▶ **Exercise details**
Quote the whole listing word for word, please.

▶ **Information provided**

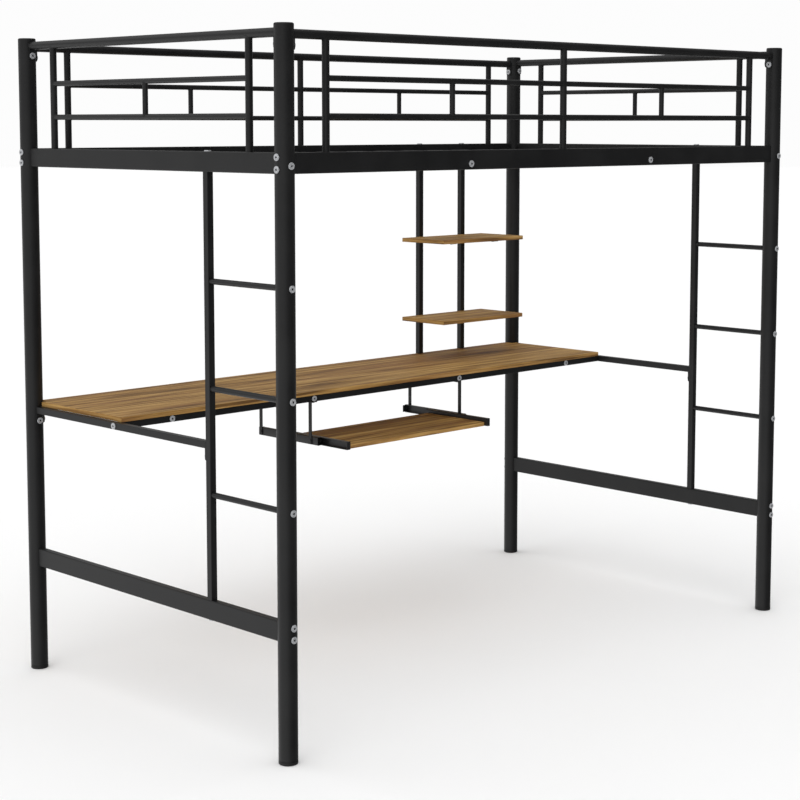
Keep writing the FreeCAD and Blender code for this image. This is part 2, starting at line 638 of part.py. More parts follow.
def desk_screw_seats():
    """Where the screws go up through the cross bars into the desktop."""
    ys = (DESK_BEAM_Y + DESK_SCREW_INSET, POST_Y - DESK_SCREW_INSET)
    return [V(x, y, DESK_UNDER_BARS) for x in DESK_CROSS_X for y in ys]


def desk_screws():
    return [small_screw(seat, Z_DIR, DESK_SCREW_LEN) for seat in desk_screw_seats()]


def small_screw(seat, aim, length):
    """A pan-headed screw: head, shank and the same axis for its hole."""
    head = rod(SCREW_HEAD_R, seat - aim * SCREW_HEAD_T, seat)
    rim = [e for e in head.Edges if e.isClosed() and is_at(e, seat - aim * SCREW_HEAD_T, aim)]
    shank = rod(SCREW_R, seat, seat + aim * length)
    return head.makeFillet(SCREW_HEAD_EDGE, rim).fuse(shank)


def screw_hole(seat, aim, length):
    start = seat - aim * OVERRUN
    return rod(SCREW_R + THREAD_GAP, start, seat + aim * (length + OVERRUN))


def desk_screw_holes():
    return [screw_hole(seat, Z_DIR, DESK_SCREW_LEN) for seat in desk_screw_seats()]


def rear_notch(x_span, front_y):
    """A cut into the desktop's rear edge, from front_y back."""
    depth = (DESK_TOP_OF_BARS - OVERRUN, DESK_TOP + OVERRUN)
    return box(x_span, (front_y, DESK_REAR_Y + OVERRUN), depth)


def make_desktop():
    """The desk board, notched round the rear posts and the shelf uprights."""
    end = POST_X - DESK_END_GAP
    board = box((-end, end), (DESK_FRONT_Y, DESK_REAR_Y), (DESK_TOP_OF_BARS, DESK_TOP))
    post_side, post_front = POST_FACE_X - NOTCH_GAP, POST_FACE_Y - NOTCH_GAP
    notches = [rear_notch((sx * post_side, sx * (end + OVERRUN)), post_front) for sx in (-1, 1)]
    half = HALF_SMALL + UPRIGHT_GAP
    notches = notches + [rear_notch((x - half, x + half), POST_Y - half) for x in SHELF_POST_XS]
    return drill(board, notches + desk_screw_holes())


# ---- shelves ------------------------------------------------------------------------
def make_shelf_upright(x):
    """An upright from the desk's rear beam to the rear bed rail, with an arm under each shelf."""
    low, high = V(x, POST_Y, DESK_TOP_OF_BARS), V(x, POST_Y, BED_RAIL_BOTTOM)
    plugs = [drill(plug, threads(SHELF_BOLTS[x])) for plug in end_plugs(low, high)]
    arms = [shelf_arm(x, top) for top in SHELF_TOPS.values()]
    return [square_tube(low, high)] + plugs + arms


def shelf_arm(x, shelf_top):
    under = shelf_top - BOARD_T
    front = POST_Y - HALF_SMALL
    arm = box((x - ARM_W / 2, x + ARM_W / 2), (front - ARM_LEN, front), (under - ARM_T, under))
    seats = [screw_hole(V(x, y, under - ARM_T), Z_DIR, BOARD_T) for y in shelf_screw_ys()]
    return drill(arm, seats)


def shelf_screw_ys():
    front = POST_Y - HALF_SMALL
    return (front - ARM_LEN + ARM_SCREW_FRONT, front - ARM_SCREW_REAR)


def shelf_screw_seats(top):
    """Where the screws go up through the arms into the shelf with this top."""
    under = top - BOARD_T - ARM_T
    return [V(x, y, under) for x in SHELF_POST_XS for y in shelf_screw_ys()]


def shelf_screws():
    seats = [seat for top in SHELF_TOPS.values() for seat in shelf_screw_seats(top)]
    return [small_screw(seat, Z_DIR, SHELF_SCREW_LEN) for seat in seats]


def make_shelf(top):
    rear = POST_Y - HALF_SMALL
    span = (SHELF_X - SHELF_LEN / 2, SHELF_X + SHELF_LEN / 2)
    board = box(span, (rear - SHELF_DEPTH, rear), (top - BOARD_T, top))
    return drill(board, [screw_hole(seat, Z_DIR, SHELF_SCREW_LEN) for seat in shelf_screw_seats(top)])


# ---- keyboard tray ------------------------------------------------------------------
def hanger_screw_seat(sx, y):
    return V(sx * (HANGER_X - HANGER_FOOT / 2), y, DESK_UNDER_BARS - HANGER_T)


def hanger_screw_holes(y):
    return [screw_hole(hanger_screw_seat(sx, y), Z_DIR, HANGER_SCREW_LEN) for sx in (-1, 1)]


def rivet_seat(sx, y):
    return V(sx * (HANGER_X + HANGER_T), y, (SLIDE_BOTTOM + SLIDE_TOP) / 2)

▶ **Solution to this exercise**
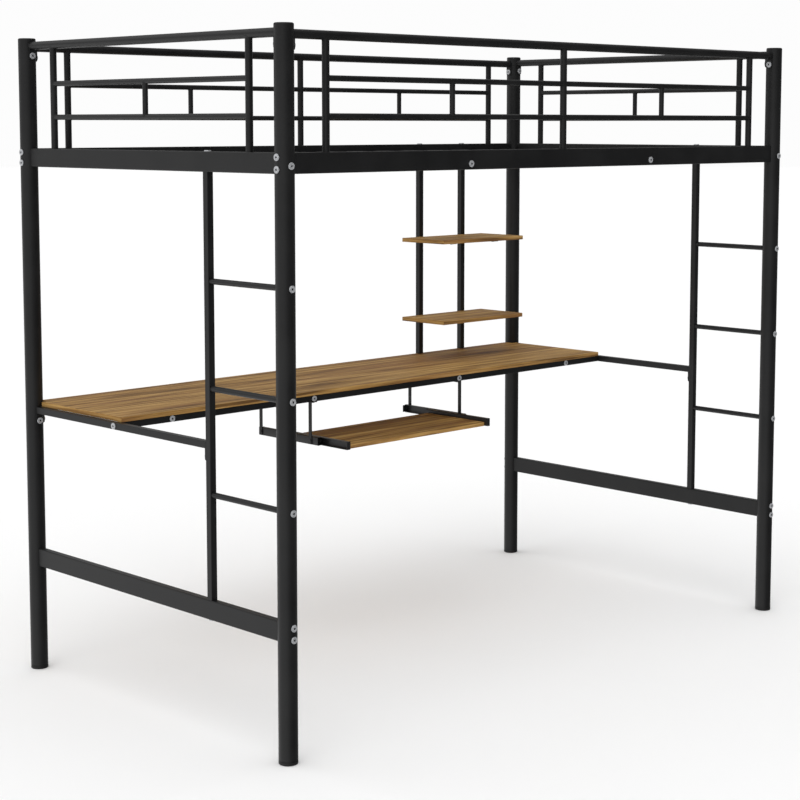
Keep writing the FreeCAD and Blender code for this image. This is part 2, starting at line 638 of part.py. More parts follow.
def desk_screw_seats():
    """Where the screws go up through the cross bars into the desktop."""
    ys = (DESK_BEAM_Y + DESK_SCREW_INSET, POST_Y - DESK_SCREW_INSET)
    return [V(x, y, DESK_UNDER_BARS) for x in DESK_CROSS_X for y in ys]


def desk_screws():
    return [small_screw(seat, Z_DIR, DESK_SCREW_LEN) for seat in desk_screw_seats()]


def small_screw(seat, aim, length):
    """A pan-headed screw: head, shank and the same axis for its hole."""
    head = rod(SCREW_HEAD_R, seat - aim * SCREW_HEAD_T, seat)
    rim = [e for e in head.Edges if e.isClosed() and is_at(e, seat - aim * SCREW_HEAD_T, aim)]
    shank = rod(SCREW_R, seat, seat + aim * length)
    return head.makeFillet(SCREW_HEAD_EDGE, rim).fuse(shank)


def screw_hole(seat, aim, length):
    start = seat - aim * OVERRUN
    return rod(SCREW_R + THREAD_GAP, start, seat + aim * (length + OVERRUN))


def desk_screw_holes():
    return [screw_hole(seat, Z_DIR, DESK_SCREW_LEN) for seat in desk_screw_seats()]


def rear_notch(x_span, front_y):
    """A cut into the desktop's rear edge, from front_y back."""
    depth = (DESK_TOP_OF_BARS - OVERRUN, DESK_TOP + OVERRUN)
    return box(x_span, (front_y, DESK_REAR_Y + OVERRUN), depth)


def make_desktop():
    """The desk board, notched round the rear posts and the shelf uprights."""
    end = POST_X - DESK_END_GAP
    board = box((-end, end), (DESK_FRONT_Y, DESK_REAR_Y), (DESK_TOP_OF_BARS, DESK_TOP))
    post_side, post_front = POST_FACE_X - NOTCH_GAP, POST_FACE_Y - NOTCH_GAP
    notches = [rear_notch((sx * post_side, sx * (end + OVERRUN)), post_front) for sx in (-1, 1)]
    half = HALF_SMALL + UPRIGHT_GAP
    notches = notches + [rear_notch((x - half, x + half), POST_Y - half) for x in SHELF_POST_XS]
    return drill(board, notches + desk_screw_holes())


# ---- shelves ------------------------------------------------------------------------
def make_shelf_upright(x):
    """An upright from the desk's rear beam to the rear bed rail, with an arm under each shelf."""
    low, high = V(x, POST_Y, DESK_TOP_OF_BARS), V(x, POST_Y, BED_RAIL_BOTTOM)
    plugs = [drill(plug, threads(SHELF_BOLTS[x])) for plug in end_plugs(low, high)]
    arms = [shelf_arm(x, top) for top in SHELF_TOPS.values()]
    return [square_tube(low, high)] + plugs + arms


def shelf_arm(x, shelf_top):
    under = shelf_top - BOARD_T
    front = POST_Y - HALF_SMALL
    arm = box((x - ARM_W / 2, x + ARM_W / 2), (front - ARM_LEN, front), (under - ARM_T, under))
    seats = [screw_hole(V(x, y, under - ARM_T), Z_DIR, BOARD_T) for y in shelf_screw_ys()]
    return drill(arm, seats)


def shelf_screw_ys():
    front = POST_Y - HALF_SMALL
    return (front - ARM_LEN + ARM_SCREW_FRONT, front - ARM_SCREW_REAR)


def shelf_screw_seats(top):
    """Where the screws go up through the arms into the shelf with this top."""
    under = top - BOARD_T - ARM_T
    return [V(x, y, under) for x in SHELF_POST_XS for y in shelf_screw_ys()]


def shelf_screws():
    seats = [seat for top in SHELF_TOPS.values() for seat in shelf_screw_seats(top)]
    return [small_screw(seat, Z_DIR, SHELF_SCREW_LEN) for seat in seats]


def make_shelf(top):
    rear = POST_Y - HALF_SMALL
    span = (SHELF_X - SHELF_LEN / 2, SHELF_X + SHELF_LEN / 2)
    board = box(span, (rear - SHELF_DEPTH, rear), (top - BOARD_T, top))
    return drill(board, [screw_hole(seat, Z_DIR, SHELF_SCREW_LEN) for seat in shelf_screw_seats(top)])


# ---- keyboard tray ------------------------------------------------------------------
def hanger_screw_seat(sx, y):
    return V(sx * (HANGER_X - HANGER_FOOT / 2), y, DESK_UNDER_BARS - HANGER_T)


def hanger_screw_holes(y):
    return [screw_hole(hanger_screw_seat(sx, y), Z_DIR, HANGER_SCREW_LEN) for sx in (-1, 1)]


def rivet_seat(sx, y):
    return V(sx * (HANGER_X + HANGER_T), y, (SLIDE_BOTTOM + SLIDE_TOP) / 2)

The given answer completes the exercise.